シゲオーのブレーキ付きリヤカー「ランドポーター」
今では当たり前となった前輪側に子供を乗せる専用自転車「ふらっか~ず」を開発したことでも知られる、日本の自転車製造の老舗である株式会社丸石サイクルが開発したのは、回生充電で最大1000km走行可能の「Re:BIKE(リ:バイク)」です。これまでにも充電しながら走行する回生充電を採用した車両は存在しましたが、1000kmという数字には驚きです。
丸石サイクルの回生充電で最大1000km走行可能「Re:BIKE」
そして今回の展示会でもっとも気になったのは、水素を主燃料とする燃料電池でモーターを動かすe-BIKEの登場です。「燃料電池アシスト自転車」の先進国とも言える中国・上海で実際に使用されている自転車を、YOUON JAPAN株式会社が展示していました。
現在の一般的なe-BIKEはリチウムイオンバッテリーに充電した電力でモーターを動かしますが、燃料電池アシスト自転車は水素を利用して発電し、モーターに電力を供給する形式になります。
開発中の燃料電池アシスト自転車「porocle」の試作機
札幌でシェアサイクル「porocle」を運営している認定NPO法人ポロクルと、自転車タクシー「VELOTAXI」を運営しているNPO法人エコ・モビリティ サッポロが、トヨタ自動車北海道株式会社と共同で燃料電池アシスト自転車を開発中とのことで、すでに既存のe-BIKEと遜色のない機能を有しているそうです。実用化されたら自転車タクシーでも使用されるとのことで期待が高まります。

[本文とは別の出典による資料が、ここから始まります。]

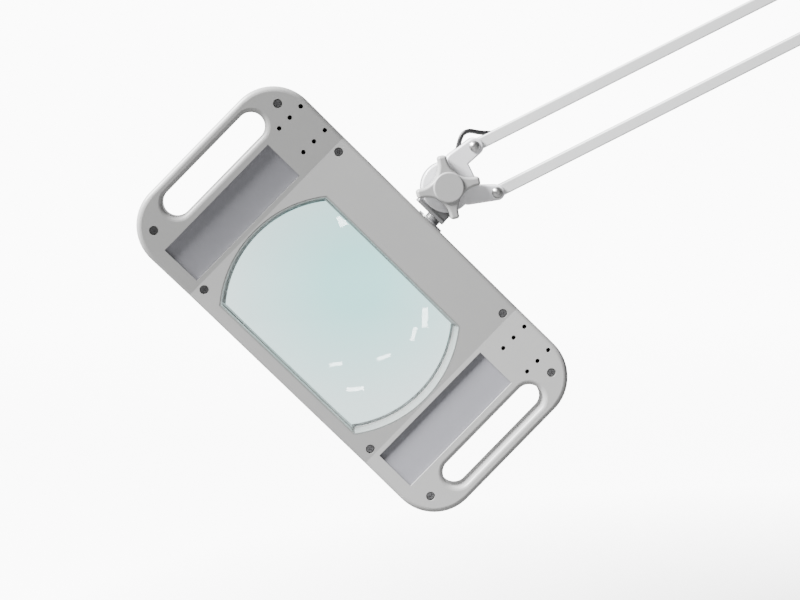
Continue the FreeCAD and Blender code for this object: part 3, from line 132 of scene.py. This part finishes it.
def camera():
    """A long lens in front of the head, a little to its left and above it."""
    data = bpy.data.cameras.new("photo_camera")
    data.lens = 85
    data.sensor_width = 36
    data.clip_end = 60
    eye = bpy.data.objects.new("photo_camera", data)
    level = math.cos(CAMERA_ELEVATION)
    back = Vector((math.sin(CAMERA_AZIMUTH) * level, -math.cos(CAMERA_AZIMUTH) * level,
                   math.sin(CAMERA_ELEVATION)))
    eye.location = TARGET + back * CAMERA_DISTANCE
    eye.rotation_euler = (-back).to_track_quat("-Z", "Y").to_euler()
    SCENE.collection.objects.link(eye)
    SCENE.camera = eye


# ---------------------------------------------------------------- material nodes

# Where a noise pattern's values lie, apart from rare extremes.
NOISE_RANGE = (0.3, 0.7)


class Material:
    """A Principled shader with helpers that add the fine structure of a real surface."""

    def __init__(self, name, color, roughness, metallic=0.0):
        self.data = bpy.data.materials.new(name)
        self.data.use_nodes = True
        self.nodes = self.data.node_tree.nodes
        self.links = self.data.node_tree.links
        self.shader = self.nodes["Principled BSDF"]
        self.set("Base Color", (*color, 1.0))
        self.set("Roughness", roughness)
        self.set("Metallic", metallic)
        self.color = color
        self.roughness = roughness
        self.place = self.nodes.new("ShaderNodeTexCoord").outputs["Object"]
        self.normal = None

    def set(self, socket, value):
        self.shader.inputs[socket].default_value = value
        return self

    def link(self, output, socket):
        self.links.new(output, socket)

    def noise(self, scale, detail=3.0, rough=0.55):
        texture = self.nodes.new("ShaderNodeTexNoise")
        texture.inputs["Scale"].default_value = scale
        texture.inputs["Detail"].default_value = detail
        texture.inputs["Roughness"].default_value = rough
        self.link(self.place, texture.inputs["Vector"])
        return texture.outputs["Fac"]

    def wave(self, scale, direction):
        texture = self.nodes.new("ShaderNodeTexWave")
        texture.bands_direction = direction
        texture.inputs["Scale"].default_value = scale
        self.link(self.place, texture.inputs["Vector"])
        return texture.outputs["Fac"]

    def distance(self, centre):
        """How far the surface lies from a place on the body at rest."""
        node = self.nodes.new("ShaderNodeVectorMath")
        node.operation = "DISTANCE"
        node.inputs[1].default_value = centre
        self.link(self.place, node.inputs[0])
        return node.outputs["Value"]

    def map_range(self, value, source, result):
        ramp = self.nodes.new("ShaderNodeMapRange")
        for socket, number in zip(("From Min", "From Max", "To Min", "To Max"), (*source, *result)):
            ramp.inputs[socket].default_value = number
        self.link(value, ramp.inputs["Value"])
        return ramp.outputs["Result"]

    def multiply_add(self, first, second, third):
        """first * second + third, where first and third are outputs and second may be a number."""
        node = self.nodes.new("ShaderNodeMath")
        node.operation = "MULTIPLY_ADD"
        self.link(first, node.inputs[0])
        if isinstance(second, float):
            node.inputs[1].default_value = second
        else:
            self.link(second, node.inputs[1])
        self.link(third, node.inputs[2])
        return node.outputs["Value"]

    def spread(self, value, low, high):
        """A noise pattern mapped to a range of numbers."""
        return self.map_range(value, NOISE_RANGE, (low, high))

    def tint(self, value, amount, other=None):
        """Colour that varies from the base towards a darker or another tone."""
        mix = self.nodes.new("ShaderNodeMix")
        mix.data_type = "RGBA"
        dark = other or tuple(channel * (1 - amount) for channel in self.color)
        mix.inputs["A"].default_value = (*self.color, 1.0)
        mix.inputs["B"].default_value = (*dark, 1.0)
        self.link(self.spread(value, 0.0, 1.0), mix.inputs["Factor"])
        self.link(mix.outputs["Result"], self.shader.inputs["Base Color"])
        return self

    def gloss(self, value, low, high):
        self.link(self.spread(value, low, high), self.shader.inputs["Roughness"])
        return self

    def bump(self, value, height):
        """A bump of the given height in metres, added to the bumps before it."""
        node = self.nodes.new("ShaderNodeBump")
        node.inputs["Distance"].default_value = height
        node.inputs["Strength"].default_value = 1.0
        self.link(value, node.inputs["Height"])
        if self.normal:
            self.link(self.normal, node.inputs["Normal"])
        self.normal = node.outputs["Normal"]
        self.link(self.normal, self.shader.inputs["Normal"])
        return self


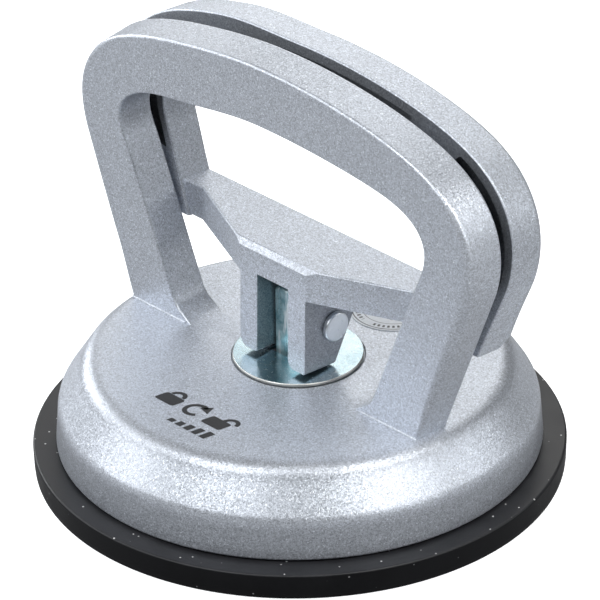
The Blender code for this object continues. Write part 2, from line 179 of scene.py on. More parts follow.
def rounded(corners, steps=6):
    """A polyline through (a, b, radius) corners; all but the two ends are rounded by an arc."""
    out = []
    for i, (x, y, radius) in enumerate(corners):
        if radius <= 0.0 or i in (0, len(corners) - 1):
            out.append((x, y))
            continue
        here = Vector((x, y))
        before = Vector(corners[i - 1][:2]) - here
        after = Vector(corners[i + 1][:2]) - here
        half = before.angle(after) / 2
        reach = min(radius / math.tan(half), before.length * 0.499, after.length * 0.499)
        size = reach * math.tan(half)
        before.normalize()
        after.normalize()
        middle = here + (before + after).normalized() * (size / math.sin(half))
        spoke = here + before * reach - middle
        sweep = spoke.angle_signed(here + after * reach - middle)
        for k in range(steps + 1):
            out.append(tuple(middle + Matrix.Rotation(-sweep * k / steps, 2) @ spoke))
    return out


def rounded_loop(corners, steps=6):
    """The same for a closed loop."""
    return rounded([corners[-1], *corners, corners[0]], steps)[1:-1]


def turned(name, profile, steps):
    """A solid of revolution about Z from (radius, height) points.

    A profile that doesn't start on the axis is closed into a ring.
    """
    verts, faces, rings = [], [], []
    for radius, z in profile:
        first = len(verts)
        if radius < 1e-6:
            verts.append((0.0, 0.0, z))
        else:
            for k in range(steps):
                angle = 2 * math.pi * k / steps
                verts.append((radius * math.cos(angle), radius * math.sin(angle), z))
        rings.append(list(range(first, len(verts))))
    pairs = list(zip(rings, rings[1:]))
    if len(rings[0]) > 1:
        pairs.append((rings[-1], rings[0]))
    for one, two in pairs:
        for k in range(steps):
            after = (k + 1) % steps
            if len(one) == 1:
                faces.append((one[0], two[k], two[after]))
            elif len(two) == 1:
                faces.append((one[k], two[0], one[after]))
            else:
                faces.append((one[k], two[k], two[after], one[after]))
    return mesh_object(name, verts, faces)


def extruded(loop, place, low, high, first=0):
    """Vertices and faces of a loop drawn out from low to high, numbered from first."""
    count = len(loop)
    verts = [place(*point, end) for end in (low, high) for point in loop]
    faces = [
        tuple(range(first, first + count))[::-1],
        tuple(range(first + count, first + 2 * count)),
    ]
    for i in range(count):
        after = (i + 1) % count
        faces.append((first + i, first + after, first + count + after, first + count + i))
    return verts, faces


# How (a, b) and the way along map to x, y, z for each axis a prism can face.
PLACES = {
    "z": lambda a, b, along: (a, b, along),
    "y": lambda a, b, along: (a, along, b),
    "x": lambda a, b, along: (along, a, b),
}


def prism(name, loop, low, high, facing):
    """A closed loop extruded: facing z takes (x, y), y takes (x, z), x takes (y, z)."""
    return mesh_object(name, *extruded(loop, PLACES[facing], low, high))


def box(name, low, high):
    loop = [(low[0], low[1]), (high[0], low[1]), (high[0], high[1]), (low[0], high[1])]
    return prism(name, loop, low[2], high[2], "z")


def on_pin(obj):
    """Lays a shape turned about Z along the pin: its heights become x."""
    obj.data.transform(TO_PIN @ ALONG_X)
    return obj


def bore(name):
    profile = [(0.0, 20.0), (BORE_RADIUS, 20.0), (BORE_RADIUS, -20.0), (0.0, -20.0)]
    return turned(name, profile, 48)


def step(value, low, high):
    """Eases from 0 at low to 1 at high."""
    part = min(1.0, max(0.0, (value - low) / (high - low)))
    return part * part * (3 - 2 * part)


def eased(value, table):
    """Eases between (position, value) pairs."""
    if value <= table[0][0]:
        return table[0][1]
    for (low, start), (high, end) in zip(table, table[1:]):
        if value <= high:
            return start + (end - start) * step(value, low, high)
    return table[-1][1]


# --------------------------------------------------------------------------
# the arch that both handles share
# --------------------------------------------------------------------------

# Steps along the leg, the shoulder and the crown.
ARCH_STEPS = (26, 36, 26)

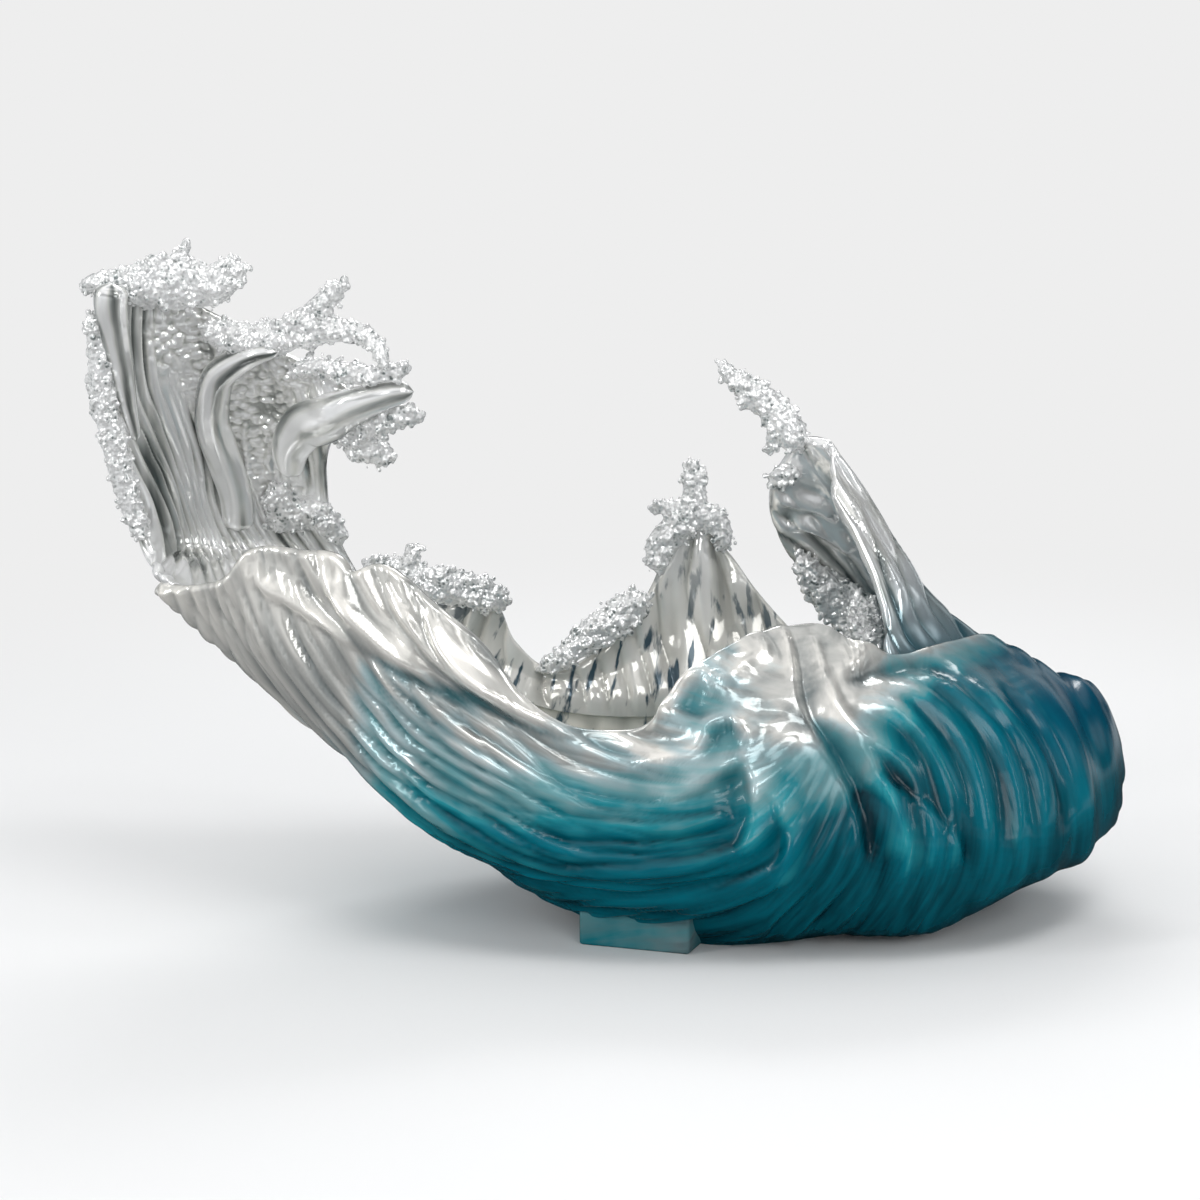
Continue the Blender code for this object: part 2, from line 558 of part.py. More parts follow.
def strand(path, sides, step, lump=0.0, grow=0.0, seed=0.0):
    """(points, faces) of one strand: an oval section swept along the path, whose
    points are (x, y, z, half width, half depth), with blunt ends."""
    path = np.asarray(path, float)
    run = np.concatenate([[0], np.cumsum(np.linalg.norm(np.diff(path[:, :3], axis=0), axis=1))])
    line = smooth_curve(run, path, np.linspace(0, run[-1], max(4, round(run[-1] / step)) + 1))
    tangent = unit(np.gradient(line[:, :3], axis=0))
    deep = unit(np.array([0.0, 1.0, 0.0]) - tangent * tangent[:, 1:2])
    wide = np.cross(tangent, deep)
    angles = np.arange(sides) * 2 * math.pi / sides
    points = []
    for k, (x, y, z, half_width, half_depth) in enumerate(line):
        swell = 1 + lump * np.sin(LUMPS_ROUND * angles + LUMP_SHIFT * k + seed)
        swell += lump * math.sin(LUMP_BEAT * k + seed)
        across = (half_width * swell + grow) * np.cos(angles)
        through = (half_depth * swell + grow) * np.sin(angles)
        points.append([x, y, z] + wide[k] * across[:, None] + deep[k] * through[:, None])
    first = line[0, :3] - tangent[0] * (BLUNT_END * line[0, 3] + grow)
    last = line[-1, :3] + tangent[-1] * (BLUNT_END * line[-1, 3] + grow)
    faces = grid_faces(sides, len(points), True)
    start = len(points) * sides
    for c in range(sides):
        after = (c + 1) % sides
        faces.append((after, c, start))
        faces.append((start - sides + c, start - sides + after, start + 1))
    return np.vstack([np.concatenate(points), first, last]), faces


def tongue_piece(name, grow=0.0):
    """A smooth tongue that stands out of the face of the tall crest."""
    path = [
        (x, on_crest("tall_crest", x, z) - lift, z, wide, deep)
        for x, z, wide, deep, lift in TONGUES[name]
    ]
    points, faces = strand(path, TONGUE_SIDES, TONGUE_STEP, grow=grow)
    return new_piece(name, points, faces, "clear_resin")


def froth_piece(name, grow=0.0):
    """A lump of froth: its strands, joined where they cross."""
    crest, strands = FROTH[name]
    parts = []
    for i, (first_lift, last_lift, rows) in enumerate(strands):
        lifts = np.linspace(first_lift, last_lift, len(rows))
        path = [
            (x, on_crest(crest, x, z) - lift, z, wide, deep)
            for (x, z, wide, deep), lift in zip(rows, lifts, strict=True)
        ]
        points, faces = strand(path, FROTH_SIDES, FROTH_STEP, FROTH_LUMP, grow, 2.0 * i + len(name))
        parts.append(new_piece(name if i == 0 else f"{name}_{i}", points, faces, "froth_resin", 25))
    cut(parts[0], parts[1:], "UNION")
    for part in parts[1:]:
        bpy.data.objects.remove(part)
    return parts[0]


def foot_piece(name):
    """The foot: a soft-edged block, which the hull's underside then shapes."""
    bpy.ops.mesh.primitive_cube_add(size=1)
    foot = bpy.context.object
    foot.name = foot.data.name = name
    height = LOW_RING[FOOT_RIB][2] + FOOT_BITE
    foot.data.transform(Matrix.Diagonal((FOOT_LENGTH * MM, FOOT_DEPTH * MM, height * MM, 1)))
    foot.rotation_euler.z = FOOT_TURN
    inwards = Vector((-math.sin(FOOT_TURN), math.cos(FOOT_TURN), 0)) * FOOT_DEPTH / 2
    foot.location = (Vector((*FOOT_NEAR_MIDDLE, height / 2)) + inwards) * MM
    edge = foot.modifiers.new("soft_edges", "BEVEL")
    edge.width = FOOT_EDGE * MM
    edge.segments = 2
    foot.data.materials.append(resin_material("teal_resin"))
    return foot


def cut(piece, others, operation="DIFFERENCE"):
    """Cuts others out of piece, or joins them to it. Of what is left, only the
    largest body stays."""
    for other in others:
        change = piece.modifiers.new(operation.lower(), "BOOLEAN")
        change.operation = operation
        change.object = other
        change.solver = "EXACT"
    graph = bpy.context.evaluated_depsgraph_get()
    made = bpy.data.meshes.new_from_object(piece.evaluated_get(graph))
    piece.modifiers.clear()
    piece.data = made
    work = bmesh.new()
    work.from_mesh(made)
    keep_largest(work)
    bmesh.ops.remove_doubles(work, verts=work.verts, dist=0.01 * MM)
    bmesh.ops.dissolve_degenerate(work, edges=work.edges, dist=0.005 * MM)
    work.to_mesh(made)
    work.free()


def keep_largest(work):
    """Deletes every loose body but the largest from the mesh being worked on."""
    left = set(work.verts)
    bodies = []
    while left:
        front = [left.pop()]
        body = set(front)
        while front:
            near = {edge.other_vert(v) for v in front for edge in v.link_edges} - body
            body |= near
            left -= near
            front = list(near)
        bodies.append(body)
    bodies.sort(key=volume)
    for body in bodies[:-1]:
        bmesh.ops.delete(work, geom=list(body), context="VERTS")


def volume(body):
    """The volume that the closed body of these vertices holds."""
    total = 0.0
    for face in {face for v in body for face in v.link_faces}:
        first, *others = (v.co for v in face.verts)
        total += sum(first.dot(b.cross(c)) for b, c in zip(others, others[1:], strict=False)) / 6
    return total


def boxes_meet(piece, other):
    """True if the boxes round the two objects meet."""
    here = np.array([v.co for v in piece.data.vertices])
    there = np.array([v.co for v in other.data.vertices])
    clear = (here.min(axis=0) > there.max(axis=0)) | (there.min(axis=0) > here.max(axis=0))
    return not clear.any()


@cache
def swollen(make, name):
    """The cutter that seats a piece's neighbours: the piece, swollen by BOND."""
    cutter = make(name, BOND)
    cutter.name = f"{name}_cutter"
    cutter.hide_render = True
    cutter.display_type = "WIRE"
    return cutter


def seat(piece, neighbours):
    """Cuts piece back by BOND from each of its neighbours that it may touch, which
    are given as (function that makes it, name)."""
    cutters = [swollen(*neighbour) for neighbour in neighbours]
    cut(piece, [cutter for cutter in cutters if boxes_meet(piece, cutter)])


def main():
    for old in list(bpy.data.objects):
        bpy.data.objects.remove(old)
    crests = [(crest_piece, name) for name in CRESTS]
    tongues = [(tongue_piece, name) for name in TONGUES]
    hull = (hull_piece, "hull")
    swollen(*hull)
    seat(hull_piece("hull"), crests)
    seat(foot_piece("foot_block"), [hull])
    for name in CRESTS:
        crest_piece(name)
    for name in TONGUES:
        seat(tongue_piece(name), crests)
    seated = [hull, *crests, *tongues]
    for name in FROTH:
        seat(froth_piece(name), seated)
        seated.append((froth_piece, name))


main()
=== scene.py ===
# %% [markdown]
# # A breaking wave in cast resin
#
# The object is a table sculpture: a tinted, fluted hull on a small foot, with clear
# crests, pulled tongues and froth. The solid model gives every piece its place and
# its main form. This lesson gives each piece the surface that the eye sees: fine
# flutes, polished faces, and thousands of small bubbles.
#
# Lengths are in millimetres until a mesh is made, in the axes of the solid model: x
# to the right, y away from the viewer, z up. "Seen from the front" means (x, z).

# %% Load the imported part
import math

import bpy
import numpy as np
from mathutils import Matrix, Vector, noise


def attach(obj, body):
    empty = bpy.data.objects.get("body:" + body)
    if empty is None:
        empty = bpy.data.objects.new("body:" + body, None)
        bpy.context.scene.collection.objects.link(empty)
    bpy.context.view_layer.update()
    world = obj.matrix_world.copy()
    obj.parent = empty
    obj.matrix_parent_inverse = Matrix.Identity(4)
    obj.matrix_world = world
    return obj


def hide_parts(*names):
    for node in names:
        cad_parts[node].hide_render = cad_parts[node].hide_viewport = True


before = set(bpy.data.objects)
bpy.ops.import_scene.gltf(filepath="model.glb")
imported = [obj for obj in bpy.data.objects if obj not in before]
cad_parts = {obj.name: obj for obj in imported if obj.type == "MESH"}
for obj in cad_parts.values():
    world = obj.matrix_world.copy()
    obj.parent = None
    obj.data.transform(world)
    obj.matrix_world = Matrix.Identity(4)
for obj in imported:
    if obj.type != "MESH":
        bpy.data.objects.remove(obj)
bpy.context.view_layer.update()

MM = 0.001
print("pieces in the packed part:", len(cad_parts))

# %% [markdown]
# ## Curves and sheets
#
# A casting like this is modelled by hand over an armature of a few bold curves. Here
# smooth cubic curves take the armature's place. A loft between such curves was chosen
# over a sculpted mesh, because two numbers then name each place on the skin: the rib,
# which says how far round it lies, and the level, which says how far up.

# %% Smooth curves
def blend(start, end, start_slope, end_slope, along):
    """The cubic from start to end with the given slopes, at a share along it."""
    rest = 1 - along
    return (
        start * (1 + 2 * along) * rest**2
        + end * along**2 * (3 - 2 * along)
        + start_slope * along * rest**2
        - end_slope * along**2 * rest
    )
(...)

上海では一足早く燃料電池アシスト自転車が実用化されている
実際に試乗してみましたが、音や振動など既存のe-BIKEとの違いは何も感じず、素直に乗ることができました。
興味深かったのは、自宅で水筒ほどのサイズのタンクに水素を充填するための水素発生装置も同時に販売されているという点です。もし「FCV(燃料電池自動車)」が一般的になる時代が来たとしたら、各家庭に水素発生装置が置かれることになるかもしれません。
水素を利用する燃料電池アシスト自転車については、安全性や利便性の確保などまだまだ課題は残されていると思いますが、新しい技術が開発されることは大歓迎です。e-BIKEの新しい可能性を垣間見たような気がします。